> **Data**
• • • • • • •
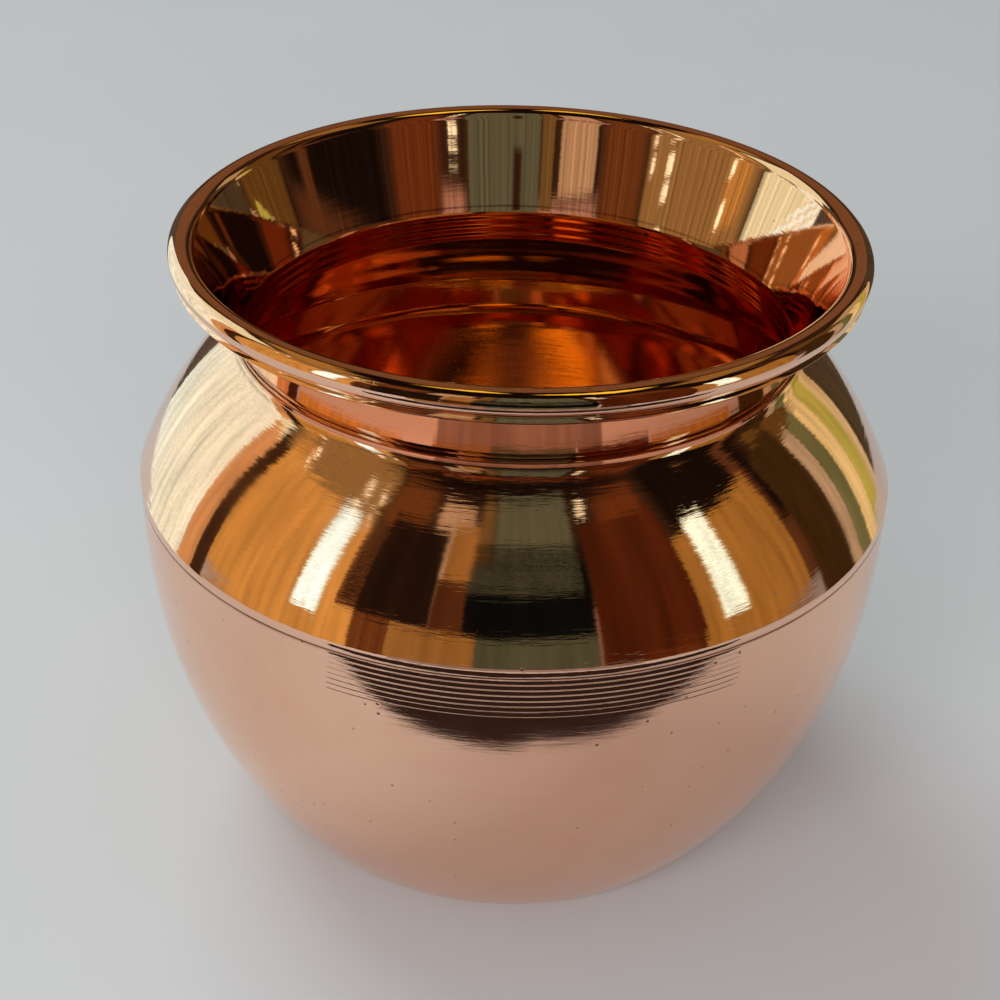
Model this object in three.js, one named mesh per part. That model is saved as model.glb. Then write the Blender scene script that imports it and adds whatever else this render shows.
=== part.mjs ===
// Copper kalash (water pot): a spun bowl, a coned shoulder and a flared neck, lapped and brazed together,
// with a wired rim. Millimetres, +Z up, origin on the floor under the middle of the pot.
import * as THREE from 'three';

// Sheet and clearances
const sheet = 0.8;
const fitGap = 0.3;

// Lower bowl
const bodyRadius = 64;
const ridgeHeight = 66.5;
const heelRadius = 42.5;
const heelFlat = 2.6;
const heelRise = 2.4;
const bellyPower = 2.5;
const kickRadius = 34;
const kickRamp = 3;
const kickHeight = 1.2;
const grooveCount = 7;
const groovePitch = 1.0;
const grooveDepth = 0.22;
const grooveStart = 0.6;

// Shoulder
const seamDrop = 1.0;
const ridgeRound = 3.2;
const shoulderRise = 25.9;
const shoulderBulge = 1.6;
const skirtDepth = 2.6;
const lipHeight = 1.8;
const lipFillet = 1.6;

// Neck, mouth and rim
const neckRadius = 46.1;
const neckTail = 6.5;
const throatDrop = 1.3;
const mouthRise = 16.2;
const mouthFlare = 10.75;
const mouthLean = THREE.MathUtils.degToRad(28);
const flareRun = 8;
const beadRadius = 2.1;
const curlStart = THREE.MathUtils.degToRad(167);
const curlEnd = THREE.MathUtils.degToRad(-60);
const hemClear = 0.1;
const hemTurn = THREE.MathUtils.degToRad(105);
const hemLength = 0.7;

// Braze fillets
const brazeLeg = 1.5;

// Fineness of the turned shapes
const turnSegments = 48;
const bellySteps = 9;
const curveSteps = 6;
const cornerSteps = 4;
const curlSteps = 9;
const hemSteps = 4;
const wireSides = 8;

// Heights and radii that follow from the sizes above
const ridgeSeam = ridgeHeight - seamDrop;
const skirtBottom = ridgeSeam - skirtDepth;
const lipTop = ridgeHeight + shoulderRise;
const lipRoot = lipTop - lipHeight;
const neckBottom = lipTop - neckTail;
const beadHeight = lipTop + mouthRise - beadRadius;
const beadCentreRadius = neckRadius + mouthFlare - beadRadius;
const wireRadius = beadRadius - sheet - fitGap;

const point = (radius, height) => new THREE.Vector2(radius, height);

// Outer radius of the bowl at a height: a long fuller curve that stands upright at the ridge.
function bellyRadius(height) {
  const drop = Math.max(0, (ridgeSeam - height) / ridgeSeam);
  return bodyRadius - (bodyRadius - heelRadius) * drop ** bellyPower;
}

// Inner radius of the bowl's wall at a height, one sheet in along the slope.
function bellyInside(height) {
  const slope = bellyRadius(height + 0.5) - bellyRadius(height - 0.5);
  return bellyRadius(height) - sheet * Math.hypot(1, slope);
}

// Moves a path sideways by a distance, to the left of its direction where the distance is positive.
function offsetPath(path, distance) {
  return path.map((here, i) => {
    const before = path[Math.max(i - 1, 0)];
    const after = path[Math.min(i + 1, path.length - 1)];
    const arriving = here.clone().sub(i > 0 ? before : after).multiplyScalar(i > 0 ? 1 : -1).normalize();
    const leaving = after.clone().sub(here).normalize();
    const onward = leaving.lengthSq() > 0 ? leaving : arriving;
    const normal = point(-arriving.y - onward.y, arriving.x + onward.x).normalize();
    const mitre = normal.dot(point(-onward.y, onward.x));
    return here.clone().addScaledVector(normal, distance / mitre);
  });
}

function arcPoints(centre, radius, from, to, steps) {
  return Array.from({ length: steps + 1 }, (_, i) => {
    const angle = THREE.MathUtils.lerp(from, to, i / steps);
    return point(centre.x + radius * Math.cos(angle), centre.y + radius * Math.sin(angle));
  });
}

function curvePoints(start, control, end, steps) {
  return new THREE.QuadraticBezierCurve(start, control, end).getPoints(steps);
}

// Point a given distance from `from` on the way to `to`.
function along(from, to, distance) {
  return from.clone().addScaledVector(to.clone().sub(from).normalize(), distance);
}

// Radius of a rising path at a height.
function radiusAt(path, height) {
  const next = path.findIndex((spot, i) => i > 0 && spot.y >= height && path[i - 1].y < height);
  const share = (height - path[next - 1].y) / (path[next].y - path[next - 1].y);
  return THREE.MathUtils.lerp(path[next - 1].x, path[next].x, share);
}

// Turns a section about +Z. A section off the axis is closed on itself first.
function turned(name, section, material) {
  const onAxis = section[0].x < 1e-9;
  const profile = onAxis ? section : [...section, section[0].clone()];
  const geometry = new THREE.LatheGeometry(profile, turnSegments);
  geometry.rotateX(Math.PI / 2);
  const mesh = new THREE.Mesh(geometry, material);
  mesh.name = name;
  return mesh;
}

function copper(roughness) {
  return new THREE.MeshStandardMaterial({ color: 0xd9906f, metalness: 1, roughness });
}

function braze() {
  return new THREE.MeshStandardMaterial({ color: 0xc8a35c, metalness: 1, roughness: 0.4 });
}

// Bowl from the middle of its raised base, round the heel and up to the seam under the ridge.
function lowerBowl() {
  const base = [
    point(0, kickHeight),
    point(kickRadius - kickRamp, kickHeight),
    point(kickRadius, 0),
  ];
  const heelTop = point(bellyRadius(heelRise), heelRise);
  const heel = curvePoints(point(heelRadius - heelFlat, 0), point(heelRadius, 0), heelTop, cornerSteps);
  const grooveBottom = ridgeSeam - grooveStart - grooveCount * groovePitch;
  const wallStep = (i) => THREE.MathUtils.lerp(heelRise, grooveBottom, i / bellySteps);
  const wall = Array.from({ length: bellySteps }, (_, i) => wallStep(i + 1));
  const smooth = [...base, ...heel, ...wall.map((height) => point(bellyRadius(height), height))];

  const grooves = Array.from({ length: grooveCount }, (_, i) => {
    const crest = grooveBottom + (i + 1) * groovePitch;
    const valley = crest - groovePitch / 2;
    return [point(bellyRadius(valley) - grooveDepth, valley), point(bellyRadius(crest), crest)];
  }).flat();
  const edge = point(bellyRadius(ridgeSeam), ridgeSeam);
  const inside = offsetPath([...smooth, edge], sheet).reverse();
  return turned('lower_bowl', [...smooth, ...grooves, edge, ...inside], copper(0.32));
}

// Middle of the neck's wall: tube, trumpet mouth, edge curled out over the wire, hem turned out below it.
function neckPath() {
  const wall = neckRadius - sheet / 2;
  const centre = point(beadCentreRadius, beadHeight);
  const middle = beadRadius - sheet / 2;
  const curl = arcPoints(centre, middle, curlStart, curlEnd, curlSteps);
  const throat = point(wall, lipTop - throatDrop);
  const mouthDirection = point(Math.sin(mouthLean), Math.cos(mouthLean));
  const control = curl[0].clone().addScaledVector(mouthDirection, -flareRun);
  const flare = curvePoints(throat, control, curl[0], curveSteps).slice(0, -1);
  const hemRadius = sheet / 2 + hemClear;
  const outward = point(Math.cos(curlEnd), Math.sin(curlEnd));
  const hemCentre = centre.clone().addScaledVector(outward, middle + hemRadius);
  const hemStart = curlEnd + Math.PI;
  const hemEnd = hemStart + hemTurn;
  const hem = arcPoints(hemCentre, hemRadius, hemStart, hemEnd, hemSteps).slice(1);
  const tipDirection = point(-Math.sin(hemEnd), Math.cos(hemEnd));
  const tip = hem.at(-1).clone().addScaledVector(tipDirection, hemLength);
  return [point(wall, neckBottom), ...flare, ...curl, ...hem, tip];
}

// Middle of the shoulder's wall: joggled skirt inside the bowl, ridge, bulged cone, lip round the neck.
function shoulderPath() {
  const inset = sheet / 2 + fitGap;
  const edgeHeight = ridgeSeam + inset;
  const ridge = point(bodyRadius - sheet / 2, ridgeHeight + sheet / 2);
  const root = point(neckRadius + inset, lipRoot);
  const chord = root.clone().sub(ridge);
  const bulge = point(chord.y, -chord.x).normalize().multiplyScalar(2 * shoulderBulge);
  const control = ridge.clone().add(root).multiplyScalar(0.5).add(bulge);
  const cone = new THREE.QuadraticBezierCurve(ridge, control, root);
  const coneFrom = ridgeRound / chord.length();
  const coneTo = 1 - lipFillet / chord.length();
  const conePoints = Array.from({ length: curveSteps + 2 }, (_, i) =>
    cone.getPoint(THREE.MathUtils.lerp(coneFrom, coneTo, i / (curveSteps + 1))));
  const ridgeTurn = along(ridge, conePoints[0], ridgeRound / 4);
  const lipStart = point(root.x, lipRoot + lipFillet / 3);
  const neckOutside = offsetPath(neckPath(), -sheet / 2);
  return [
    point(bellyInside(skirtBottom) - inset, skirtBottom),
    point(bellyInside(ridgeSeam - sheet) - inset, edgeHeight),
    point(ridge.x, edgeHeight),
    ...curvePoints(ridge, ridgeTurn, conePoints[0], cornerSteps),
    ...conePoints.slice(1, -1),
    ...curvePoints(conePoints.at(-1), root, lipStart, cornerSteps),
    point(radiusAt(neckOutside, lipTop) + inset, lipTop),
  ];
}

// A strip of sheet whose middle follows a path that runs up the outside.
function sheetSection(path) {
  return [...offsetPath(path, -sheet / 2), ...offsetPath(path, sheet / 2).reverse()];
}

function shoulderShell() {
  return turned('shoulder_shell', sheetSection(shoulderPath()), copper(0.12));
}

function neckCollar() {
  return turned('neck_collar', sheetSection(neckPath()), copper(0.12));
}

function rimWire() {
  const centre = point(beadCentreRadius, beadHeight);
  const section = arcPoints(centre, wireRadius, 0, 2 * Math.PI, wireSides).slice(0, -1);
  return turned('rim_wire', section, copper(0.4));
}

// Braze run inside the bowl, under the shoulder's skirt.
function bellyBraze() {
  const top = skirtBottom - fitGap;
  const bottom = top - brazeLeg;
  const section = [
    point(bellyInside(bottom) - fitGap, bottom),
    point(bellyInside(top) - fitGap, top),
    point(bellyInside(top) - fitGap - brazeLeg, top),
  ];
  return turned('belly_braze', section, braze());
}

// Braze run in the corner between the neck tube and the underside of the shoulder.
function neckBraze() {
  const underside = offsetPath(shoulderPath(), sheet / 2 + fitGap);
  const wall = neckRadius + fitGap;
  const top = lipRoot - lipFillet;
  const bottom = top - brazeLeg;
  const section = [
    point(wall, bottom),
    point(radiusAt(underside, bottom), bottom),
    point(radiusAt(underside, top), top),
    point(wall, top),
  ];
  return turned('neck_braze', section, braze());
}

const kalash = new THREE.Group();
kalash.add(lowerBowl(), shoulderShell(), neckCollar(), rimWire(), bellyBraze(), neckBraze());

export default kalash;
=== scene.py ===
import math

import bmesh
import bpy
from mathutils import Matrix, Vector, noise


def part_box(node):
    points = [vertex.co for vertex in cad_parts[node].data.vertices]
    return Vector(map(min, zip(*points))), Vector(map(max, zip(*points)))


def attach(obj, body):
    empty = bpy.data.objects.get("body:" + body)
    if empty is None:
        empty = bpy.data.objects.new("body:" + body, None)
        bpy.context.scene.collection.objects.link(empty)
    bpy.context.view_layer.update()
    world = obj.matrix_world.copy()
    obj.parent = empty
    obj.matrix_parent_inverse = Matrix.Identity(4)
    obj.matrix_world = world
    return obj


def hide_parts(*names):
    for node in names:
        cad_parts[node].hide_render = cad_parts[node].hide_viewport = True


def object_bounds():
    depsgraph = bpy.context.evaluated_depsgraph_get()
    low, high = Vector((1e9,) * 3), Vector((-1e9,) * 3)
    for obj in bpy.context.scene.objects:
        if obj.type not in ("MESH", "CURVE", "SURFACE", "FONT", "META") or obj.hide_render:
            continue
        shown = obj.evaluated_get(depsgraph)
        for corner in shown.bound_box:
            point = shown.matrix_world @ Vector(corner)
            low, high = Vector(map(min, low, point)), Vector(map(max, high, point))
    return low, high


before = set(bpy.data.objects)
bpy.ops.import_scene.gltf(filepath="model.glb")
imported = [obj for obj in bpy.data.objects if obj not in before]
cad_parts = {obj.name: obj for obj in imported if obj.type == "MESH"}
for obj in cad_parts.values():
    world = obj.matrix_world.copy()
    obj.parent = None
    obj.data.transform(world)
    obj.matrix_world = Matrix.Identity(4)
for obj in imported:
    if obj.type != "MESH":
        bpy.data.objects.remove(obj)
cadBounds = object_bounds()
print("frame loaded:", ", ".join(sorted(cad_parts)))

mm = 0.001
floorHeight = cadBounds[0][2]


# Outlines: a point is (radius, height), and a path runs up the outside of its wall

def offsetPath(path, distance):
    moved = []
    for i, here in enumerate(path):
        arriving = (here - path[i - 1]).normalized() if i > 0 else None
        leaving = (path[i + 1] - here).normalized() if i < len(path) - 1 else arriving
        arriving = arriving or leaving
        normal = Vector((-arriving.y - leaving.y, arriving.x + leaving.x)).normalized()
        mitre = normal.dot(Vector((-leaving.y, leaving.x)))
        moved.append(here + normal * (distance / mitre))
    return moved


def arcPoints(centre, radius, start, end, steps):
    angles = [start + (end - start) * i / steps for i in range(steps + 1)]
    return [centre + radius * Vector((math.cos(a), math.sin(a))) for a in angles]


def curvePoints(start, control, end, steps):
    shares = [i / steps for i in range(steps + 1)]
    return [start * (1 - t) ** 2 + control * 2 * t * (1 - t) + end * t ** 2 for t in shares]


def radiusAt(path, height):
    below, above = next((a, b) for a, b in zip(path, path[1:]) if a.y < height <= b.y)
    return below.x + (above.x - below.x) * (height - below.y) / (above.y - below.y)


def sheetSection(path, thickness):
    return offsetPath(path, -thickness / 2) + offsetPath(path, thickness / 2)[::-1]


# Turning, shading and handing over a piece

turning = {"steps": 256, "edgeRound": 0.1 * mm, "edgeAngle": 60, "smoothAngle": 38}


def spunPiece(name, section, closed=True, shape=None):
    bm = bmesh.new()
    outline = [bm.verts.new((p.x, 0, p.y)) for p in section]
    edges = [bm.edges.new(pair) for pair in zip(outline, outline[1:])]
    if closed:
        edges.append(bm.edges.new((outline[-1], outline[0])))
    bmesh.ops.spin(bm, geom=outline + edges, cent=(0, 0, 0), axis=(0, 0, 1),
                   angle=2 * math.pi, steps=turning["steps"], use_merge=True)
    bmesh.ops.remove_doubles(bm, verts=bm.verts, dist=0.002 * mm)
    bmesh.ops.recalc_face_normals(bm, faces=bm.faces)
    limit = math.radians(turning["edgeAngle"])
    corners = [e for e in bm.edges if e.is_manifold and e.calc_face_angle() > limit]
    if corners:
        bmesh.ops.bevel(bm, geom=corners, offset=turning["edgeRound"], segments=2,
                        affect="EDGES", profile=0.5, material=-1, clamp_overlap=True)
    if shape:
        shape(bm)
    mesh = bpy.data.meshes.new(name)
    bm.to_mesh(mesh)
    bm.free()
    mesh.shade_smooth()
    mesh.set_sharp_from_angle(angle=math.radians(turning["smoothAngle"]))
    piece = bpy.data.objects.new(name, mesh)
    bpy.context.scene.collection.objects.link(piece)
    return piece


def handOver(piece, node):
    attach(piece, "root")
    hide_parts(node)
    print("made", piece.name, len(piece.data.polygons), "faces")


def giveInside(piece, outside, inside, isInside):
    piece.data.materials.append(outside)
    piece.data.materials.append(inside)
    for face in piece.data.polygons:
        if isInside(face):
            face.material_index = 1


def facesAxis(face):
    return face.normal.x * face.center.x + face.normal.y * face.center.y < 0


# Shader building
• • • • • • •
> **What is expected**
Within the listing above, the range opens at the line with "const kalash = new THREE.Group();" and closes at the line with "point = shown.matrix_world". Reproduce exactly the lines of that range, including both ends.

> **Expected answer**
const kalash = new THREE.Group();
kalash.add(lowerBowl(), shoulderShell(), neckCollar(), rimWire(), bellyBraze(), neckBraze());

export default kalash;
=== scene.py ===
import math

import bmesh
import bpy
from mathutils import Matrix, Vector, noise


def part_box(node):
    points = [vertex.co for vertex in cad_parts[node].data.vertices]
    return Vector(map(min, zip(*points))), Vector(map(max, zip(*points)))


def attach(obj, body):
    empty = bpy.data.objects.get("body:" + body)
    if empty is None:
        empty = bpy.data.objects.new("body:" + body, None)
        bpy.context.scene.collection.objects.link(empty)
    bpy.context.view_layer.update()
    world = obj.matrix_world.copy()
    obj.parent = empty
    obj.matrix_parent_inverse = Matrix.Identity(4)
    obj.matrix_world = world
    return obj


def hide_parts(*names):
    for node in names:
        cad_parts[node].hide_render = cad_parts[node].hide_viewport = True


def object_bounds():
    depsgraph = bpy.context.evaluated_depsgraph_get()
    low, high = Vector((1e9,) * 3), Vector((-1e9,) * 3)
    for obj in bpy.context.scene.objects:
        if obj.type not in ("MESH", "CURVE", "SURFACE", "FONT", "META") or obj.hide_render:
            continue
        shown = obj.evaluated_get(depsgraph)
        for corner in shown.bound_box:
            point = shown.matrix_world @ Vector(corner)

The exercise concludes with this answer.